Why wouldn't a small company have an agency too? Priced right for them. Makes sense.


I think you're describing the majority of freelance blog writers you'll find on places like Elance, etc. these days.

What I meant was the blogger should deliver not only articles but all the other (very important) tasks for running an effective blog: editorial calendar, topic development, blogger outreach, etc. A premium blogging service, if you will.


As someone with a little experience and some modest success in this area, a good full-service blogger would be expensive. Not only because it requires a cluster of skills that are only tangentially related to each other and so are relatively rare to find together, but because a person who possesses these skills can build a good income for themselves will little investment aside from their own time.
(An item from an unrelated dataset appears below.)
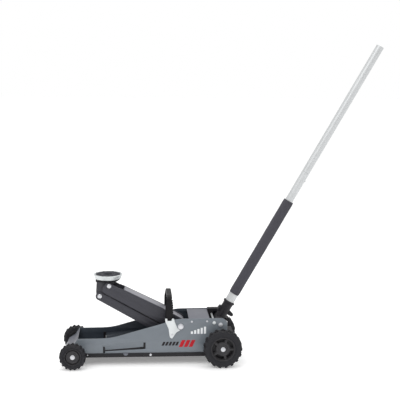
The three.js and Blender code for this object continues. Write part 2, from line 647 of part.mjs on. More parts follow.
function addHandleTubes() {
  const { radius, wall, start, seam, end, spigot } = TUBE;
  const inner = radius - wall;
  const hole = (radial) => barX(radial, 5, radius + 2, 0, BUTTON.at, 16);
  add(handle, 'lower_tube', cut(turnedZ(tubeProfile(inner, radius, start, seam), 20), hole(4.2)),
    ZINC());
  const upper = turnedZ([
    [inner - 2, seam - spigot], [inner - GAP, seam - spigot], [inner - GAP, seam + GAP],
    [radius, seam + GAP], [radius, end], [inner - 2, end], [inner - 2, seam - spigot],
  ], 20);
  add(handle, 'upper_tube', cut(upper, hole(4.2)), ZINC());
  const button = turnedZ([
    [0, BUTTON.inner], [BUTTON.radius, BUTTON.inner], [BUTTON.radius, BUTTON.outer - 1.5],
    [BUTTON.radius - 1.5, BUTTON.outer], [0, BUTTON.outer],
  ], 16).rotateY(Math.PI / 2).translate(0, 0, BUTTON.at);
  add(handle, 'spring_button', button, BRIGHT_STEEL());
  const sleeve = turnedZ([
    [radius + GAP, FOAM.start], [FOAM.radius - 2, FOAM.start], [FOAM.radius, FOAM.start + 2],
    [FOAM.radius, FOAM.end - 2], [FOAM.radius - 2, FOAM.end], [radius + GAP, FOAM.end],
    [radius + GAP, FOAM.start],
  ], 20);
  add(handle, 'foam_sleeve', sleeve, FOAM_RUBBER());
}

function addPump() {
  const { x, top, radius, head } = PLUNGER;
  const plunger = turnedZ([
    [0, 98], [radius, 98], [radius, top - 4], [head, top - 4], [head, top - 1], [head - 1, top],
    [0, top],
  ], 16).translate(x, 0, 0);
  add(jack, 'pump_plunger', plunger, BRIGHT_STEEL());
  const low = BLOCK.top + GAP;
  const spring = turnedZ(tubeProfile(radius + 0.5, head - 0.2, low, top - 4 - GAP), 14);
  add(jack, 'pump_spring', spring.translate(x, 0, 0), ZINC());
  const spindle = join(
    barX(4, 591, BLOCK.rear + 3, -22, 96, 12),
    barX(7.5, BLOCK.rear + GAP, BLOCK.rear + 8, -22, 96, 14),
    block([BLOCK.rear + 7, -26, 93], [BLOCK.rear + 18, -18, 99]),
  );
  add(jack, 'release_spindle', spindle, ZINC());
}

// ---------------------------------------------------------------- carrying handle

function addCarryHandle() {
  const { x, z, half, inner, outer, top, foot } = BAIL;
  const bend = 22;
  const inside = bend - (outer - inner);
  const shape = new THREE.Shape();
  shape.moveTo(-outer, foot);
  shape.lineTo(-outer, top - bend);
  shape.absarc(-outer + bend, top - bend, bend, Math.PI, Math.PI / 2, true);
  shape.absarc(outer - bend, top - bend, bend, Math.PI / 2, 0, true);
  shape.lineTo(outer, foot);
  shape.lineTo(inner, foot);
  shape.lineTo(inner, top - bend);
  shape.absarc(outer - bend, top - bend, inside, 0, Math.PI / 2, false);
  shape.absarc(-outer + bend, top - bend, inside, Math.PI / 2, Math.PI, false);
  shape.lineTo(-inner, foot);
  shape.closePath();
  const grip = sectionYZ(shape, x - half, x + half, 4);
  const trunnions = SIDES.map(([, sign]) => barY(5, ...layer(sign, outer - 4, PLATE_OUTER - GAP), x, z, 12));
  add(jack, 'carry_handle', join(grip, ...trunnions), BLACK_PAINT());
}

function addCarryBrackets() {
  const shape = outline([
    [347.3, 181], [355.5, 181], [356.5, 171.5], [372.3, 171.5], [373.5, 181], [381.5, 180.5],
    [384, 168], [394, 143.5], [405.5, 134], [391, 126.5], [379.5, 109], [374, 101.5], [367, 106],
    [364, 115], [361, 140], [348.5, 168],
  ]);
  for (const [side, sign] of SIDES) {
    const [low, high] = layer(sign, PLATE_OUTER + GAP, PLATE_OUTER + GAP + 2.5);
    const bracket = sheetXZ(shape, low, high);
    add(jack, `carry_bracket_${side}`, cut(bracket, barY(3.4, low - 1, high + 1, RIVET.x, RIVET.z, 12)),
      ZINC());
    const outside = PLATE_OUTER + GAP + 2.5 + GAP;
    add(jack, `bracket_rivet_${side}`, join(
      barY(3, ...layer(sign, PLATE_INNER - 1, outside + 1), RIVET.x, RIVET.z, 12),
      barY(5, ...layer(sign, outside, outside + 2.2), RIVET.x, RIVET.z, 12),
    ), BRIGHT_STEEL());
  }
}

// ---------------------------------------------------------------- assembly

addSidePlates();
addSkidPan();
addFrontCrossPlate();
addTopCover();
addChassisFasteners();
addLinkAnchor();
addHydraulics();
addWheelsAndAxles();
addLiftArm();
addLevellingLink();
addSaddle();
addRam();
addHandleSocket();
addHandleTubes();
addPump();
addCarryHandle();
addCarryBrackets();

export default jack;
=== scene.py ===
"""Looks of a hydraulic floor jack: painted steel, castings, knobbed wheels and a foam-sleeved grip.

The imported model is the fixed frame. Every piece here is shaped in millimetres, measured from the
front axle and the floor, and then laid over the frame. +X points to the operator's end, +Z up, and
the jack's left-hand side is at -Y.
"""

import json
import logging
import math
from collections.abc import Callable, Iterable, Sequence
from dataclasses import dataclass, field
from enum import Enum

import bmesh
import bpy
from mathutils import Matrix, Vector
from mathutils.geometry import interpolate_bezier


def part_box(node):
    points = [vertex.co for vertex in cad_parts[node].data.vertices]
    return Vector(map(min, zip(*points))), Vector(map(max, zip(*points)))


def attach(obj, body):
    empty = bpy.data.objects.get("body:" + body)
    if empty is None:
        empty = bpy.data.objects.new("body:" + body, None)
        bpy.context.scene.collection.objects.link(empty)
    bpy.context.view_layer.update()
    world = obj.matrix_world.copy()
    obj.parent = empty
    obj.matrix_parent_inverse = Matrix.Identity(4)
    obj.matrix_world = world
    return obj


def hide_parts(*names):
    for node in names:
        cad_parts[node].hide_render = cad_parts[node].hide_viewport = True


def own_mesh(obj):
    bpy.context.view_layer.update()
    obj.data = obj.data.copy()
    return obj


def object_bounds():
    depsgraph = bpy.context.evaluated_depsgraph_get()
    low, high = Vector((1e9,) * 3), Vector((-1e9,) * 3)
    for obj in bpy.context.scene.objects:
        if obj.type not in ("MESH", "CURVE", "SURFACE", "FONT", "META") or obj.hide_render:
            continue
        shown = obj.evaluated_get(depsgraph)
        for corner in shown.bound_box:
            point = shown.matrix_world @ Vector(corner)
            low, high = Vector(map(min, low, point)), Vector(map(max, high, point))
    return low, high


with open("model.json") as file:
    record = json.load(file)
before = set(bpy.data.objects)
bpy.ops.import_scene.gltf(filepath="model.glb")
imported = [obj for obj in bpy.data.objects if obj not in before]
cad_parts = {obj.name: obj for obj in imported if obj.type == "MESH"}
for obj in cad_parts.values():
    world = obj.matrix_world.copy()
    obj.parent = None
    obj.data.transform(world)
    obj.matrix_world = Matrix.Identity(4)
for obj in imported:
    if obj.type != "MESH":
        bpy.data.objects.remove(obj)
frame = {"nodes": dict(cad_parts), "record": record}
CAD_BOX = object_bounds()

LOG = logging.getLogger("jack")
MM = 0.001
JOIN_WITHIN = 1e-3  # corners nearer than this are one, in millimetres
FLAT_FACING = 0.999  # a face whose normal agrees with a sheet's by more than this is flat
# Faces that look at the jack's middle by more than INWARD_FACING get a piece's inside finish, which
# paints shade on them.
INWARD_FACING = 0.5  # the same, for a face that looks at the jack's middle
SMOOTH_ANGLE = 34.0

Pair = tuple[float, float]
Colour = tuple[int, int, int]


# ---------------------------------------------------------------- the frame's own places


def middle_of(node: str) -> Vector:
    """The middle of a frame node's box.

    Args:
        node: name of the node.

    Returns:
        The point in millimetres, measured from the front axle.
    """
    low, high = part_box(node)
    return (low + high) / 2 / MM - Vector((AXLE_X, 0, 0))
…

The opportunity cost of such a person selling their time is massive because they're exchanging long-run passive income for short-term work-for-hire income.

I'm hesitant to estimate how much such a service would reasonably cost without thinking about it some more, but I am very curious as to how much a startup in a position to benefit from this kind of outsourcing thinks they could reasonably pay.


I agree that a person who is competent and creative enough to write solid blog posts in a space that isn't his or her specialty is exceedingly rare. They often have their own ideas and projects.

Honestly, most guest bloggers and freelance writers may be affordable (or even cheap) but simply aren't that good. The writing is often bland or immature. Not content I would want representing my brand.

To get a creative and smart wordslinger to run your blog and manage your brand like that would be expensive.


I love this post....thought they would be 'lame' ideas, but I love them.

I run 5KMVP and am interested in doing the metrics idea.

If you are interested in having your startup data crunched and you sent the key metrics on a weekly basis - reach out to me: marc+metrics @ 5kmvp.com


Thanks for the shout out Brian :)


How about video interview producer? I would pay for someone to make weekly interview videos with my clients.